Structure of the dysprosium-glycocholate complex in submicellar aqueous solution: paramagnetic mapping by proton nuclear magnetic resonance spectroscopy. An approximation for the intrinsic "bound" relaxation rates in the case of nondilute paramagnetic systems.

Abstract

A paramagnetic NMR study of the structure of the calcium-glycocholate complex in submicellar solution, utilizing dysprosium as an isomorphous lanthanide replacement of calcium, is presented. The dysprosium-induced relaxation rate (1/T1) enhancements of certain glycocholate protons have been used to estimate internuclear distances between these protons and the metal ion. An approximation to calculate the intrinsic relaxation rate (1/T1) enhancements for a nondilute paramagnetic solution is given in the Appendix. From these data, and analysis based on conformation averaging and minimum energy conformations, a molecular model of the dysprosium-glycocholate complex in submicellar aqueous solution has been constructed. In this model the metal ion has a unidentate, first-sphere interaction with the proximal oxygen atom of the glycine carboxyl. The metal ion has second-sphere interactions with the peptide bond carbonyl oxygen (3.6 A) and the distal carboxyl oxygen (4.4 A). The metal ion to hydroxyl oxygen distances (8.4-12.4 A) are not compatible with any metal ion to hydroxyl coordination.

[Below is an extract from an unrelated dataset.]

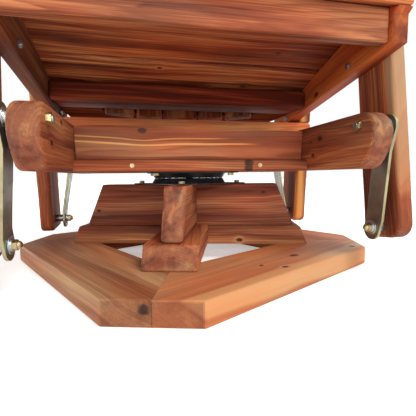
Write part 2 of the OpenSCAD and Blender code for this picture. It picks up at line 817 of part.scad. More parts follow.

The side chain appears to exist in one predominant conformation. All six oxygen atoms of glycocholate, the peptide bond carbonyl, the carboxyl group, and the hydroxyl groups are on the alpha face of the bile salt molecule. On the basis of these features we conclude that in the submicellar state the solution structure of the dysprosium-glycocholate complex displays a metal ion enhanced segregation of polar versus nonpolar groups to the two separate faces of the molecule, which may result in a facilitated hydrophobic interaction of different complex units.